Der Lateinunterricht unterscheidet sich vor allem in einem Punkt grundlegend vom Unterricht in den modernen Fremdsprachen:
Während diese die Kommunikation in der Fremdsprache, also eine aktive Sprechkompetenz, zum Ziel haben, steht in Latein das Übersetzen der Originaltexte ins Deutsche im Vordergrund.
Gerade diese Tätigkeit stärkt und vertieft viele Kompetenzen hinsichtlich der deutschen Muttersprache:
· Die deutsche Grammatik ist sowohl in ihrer Systematik als auch ihren Begrifflichkeiten an der lateinischen Grammatik orientiert. Die lateinische Sprache bietet daher als Basissprache eine Art grammatikalisches Rückgrat. Was ist ein Adverb? Was ist ein Partizip? Was leistet der Indikativ, was der Konjunktiv? Im Lateinunterricht werden diese Begriffe intensiv besprochen und trainiert. Sprachreflexion kann man also geradezu als Domäne des Lateinunterrichts bezeichnen.

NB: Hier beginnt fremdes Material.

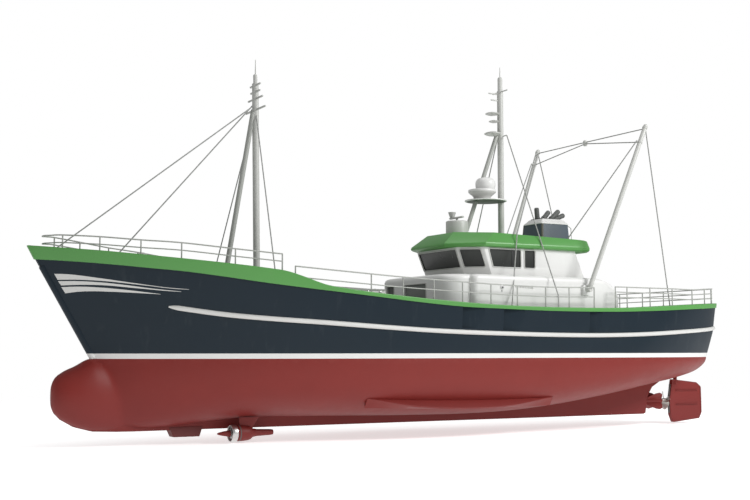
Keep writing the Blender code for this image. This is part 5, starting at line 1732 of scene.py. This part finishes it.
# Stage.


def make_camera():
    data = bpy.data.cameras.new("camera")
    data.sensor_width = 36
    data.lens = 57.15
    data.clip_end = 1000
    camera = bpy.data.objects.new("camera", data)
    camera.location = (31.24, 52.04, 0.38)
    camera.rotation_euler = (radians(94.81), 0, radians(150.29))
    bpy.context.scene.collection.objects.link(camera)
    bpy.context.scene.camera = camera


def add_light(name, place, target, size, energy):
    data = bpy.data.lights.new(name, "AREA")
    data.shape = "RECTANGLE"
    data.size, data.size_y = size
    data.energy = energy
    light = bpy.data.objects.new(name, data)
    light.location = place
    light.rotation_euler = (Vector(target) - Vector(place)).to_track_quat("-Z", "Y").to_euler()
    light.visible_camera = False
    bpy.context.scene.collection.objects.link(light)


def make_world():
    world = bpy.data.worlds.new("studio")
    world.use_nodes = True
    n = Nodes(world.node_tree)
    seen = n.node("ShaderNodeLightPath", output="Is Camera Ray")
    white = n.node("ShaderNodeBackground", inputs={"Color": (1, 1, 1, 1), "Strength": 1.0})
    soft = n.node("ShaderNodeBackground", inputs={"Color": (0.985, 0.99, 1, 1), "Strength": 0.40})
    both = n.node("ShaderNodeMixShader", inputs={0: seen, 1: soft, 2: white})
    n.node("ShaderNodeOutputWorld", inputs={"Surface": both})
    bpy.context.scene.world = world


def make_floor():
    """A pale disc under the keel, its faces up."""
    sides = 64
    form = Form("floor").loft([[Vector((r * cos(a), r * sin(a), FLOOR_Z)) for a in around(sides)]
                               for r in (0.5, 5, 15, 30, 62)], caps=False)
    form.faces.append(list(range(sides)))
    form.kinds.append(0)
    obj = show("floor", form.mesh("floor"))
    for polygon in obj.data.polygons:
        if polygon.normal.z < 0:
            polygon.flip()


class MakeStage(bpy.types.Operator):
    """Pale floor, soft light and the camera"""

    bl_idname = "trawler.stage"
    bl_label = "Stage"

    def execute(self, context):
        scene = context.scene
        scene.view_settings.view_transform = "Standard"
        scene.view_settings.look = "None"
        make_camera()
        make_world()
        add_light("key", (-36, 50, 38), (-4, 0, 2), (24, 18), 33000)
        add_light("top", (6, 0, 60), (0, 0, 3), (40, 30), 9000)
        make_floor()
        return {"FINISHED"}


class TrawlerPanel(bpy.types.Panel):
    """Lists the trawler's sizes, colours and pieces"""

    bl_idname = "VIEW3D_PT_trawler"
    bl_label = "Fishing trawler"
    bl_space_type = "VIEW_3D"
    bl_region_type = "UI"
    bl_category = "Trawler"

    def draw(self, context):
        layout = self.layout
        for group in (context.scene.trawler_sizes, context.scene.trawler_colours):
            column = layout.column()
            for key in type(group).__annotations__:
                column.prop(group, key)
        for operator in OPERATORS:
            layout.operator(operator.bl_idname)


OPERATORS = (MakeStage, MakeHull, MakeBandsAndStripes, MakeUnderwaterGear, MakeDeckhouse, MakeWheelhouse, MakeRoofGear,
             MakeMasts, MakeRigging, MakeRails, MakeDeckGear)
CLASSES = (TrawlerSizes, TrawlerColours, *OPERATORS, TrawlerPanel)


def register():
    for cls in CLASSES:
        bpy.utils.register_class(cls)
    bpy.types.Scene.trawler_sizes = bpy.props.PointerProperty(type=TrawlerSizes)
    bpy.types.Scene.trawler_colours = bpy.props.PointerProperty(type=TrawlerColours)


def unregister():
    del bpy.types.Scene.trawler_colours
    del bpy.types.Scene.trawler_sizes
    for cls in reversed(CLASSES):
        bpy.utils.unregister_class(cls)


def main():
    register()
    for operator in OPERATORS:
        group, name = operator.bl_idname.split(".")
        getattr(getattr(bpy.ops, group), name)()


if __name__ == "__main__":
    main()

· Der Reiz der Arbeit an den lateinischen Originaltexten liegt gerade darin begründet, nicht nur irgendeine beliebige deutsche Übersetzung zu erreichen, sondern vielmehr nach einer möglichst sinnadäquaten Wiedergabe zu suchen.
Hieraus ergibt sich die Aufgabe, genau hinzusehen, das heißt, zunächst den lateinischen Text in all seiner Bedeutungsfülle innerhalb seines Kontextes exakt zu erfassen, um dann die mögliche deutsche Übertragung durch kritisches Lesen auf Ihre Stimmigkeit im Vergleich mit dem lateinischen Original zu prüfen. Auf diese Weise wird die Verstehens- und Lesekompetenz unserer Schülerinnen und Schüler in erheblichem Maße gefördert.
· Ferner stellt sich auf dem Weg zu einer sinngerechten Übersetzung unweigerlich die Aufgabe, geeignete deutsche Ausdrücke, Wendungen und Satzkonstruktionen zu suchen, zu prüfen und begründet zu wählen.
Gerade durch dieses ständige Ringen wird die sprachliche Beweglichkeit, Ausdrucksfähigkeit, Kreativität und Sicherheit im Umgang mit der deutschen Sprache erweitert.
Dies bezieht sich nicht zuletzt auch auf die große Zahl von deutschen Lehn- oder Fremdwörtern, die aus der lateinischen Sprache abgeleitet sind und durch deren Kenntnis auch anspruchsvollere deutsche Texte leichter verstanden werden können.
So werden unsere Schülerinnen und Schüler in der Begegnung mit lateinischen Ursprungswörtern zu regelrechten „Sprachdetektiven“ (ein Detektiv ist jemand, der etwas „aufdeckt“, von „detegere“ = „aufdecken“). Sie lernen, weshalb es kein Widerspruch ist, wenn die lat. Vokabel „remedium“ auf Deutsch „Heilmittel“, aber auch „Gift“ bedeutet, und erfahren, was „Alete“ mit den „Eltern“ zu tun hat (nämlich das lateinische Ursprungswort „alere“ = „großziehen“).
Unseren Schülerinnen und Schüler machen solche Aha-Erlebnisse Spaß. Sie erweitern nicht nur ihren sprachlichen, sondern auch ihren gedanklichen Horizont, wenn sie z.B. erfahren, dass etwas „peinlich“ ist, das poena = Strafe verdient, und dass wir „quitt“ sind, wenn wir „quieti“ = „ruhig“ miteinander sind; oder wenn sie erfahren, dass fast alle Tagesbezeichnungen auf die Römer zurückgehen; und alle Monatsnamen: Der Juli auf Iulius Caesar, der August auf Kaiser Augustus; und warum der Dezember der 12. Monat ist, obwohl doch „decem“ „zehn“ heißt (siehe „Dezimalsystem“).
Im Lateinunterricht am Carolinum werden all diese Geheimnisse gelüftet.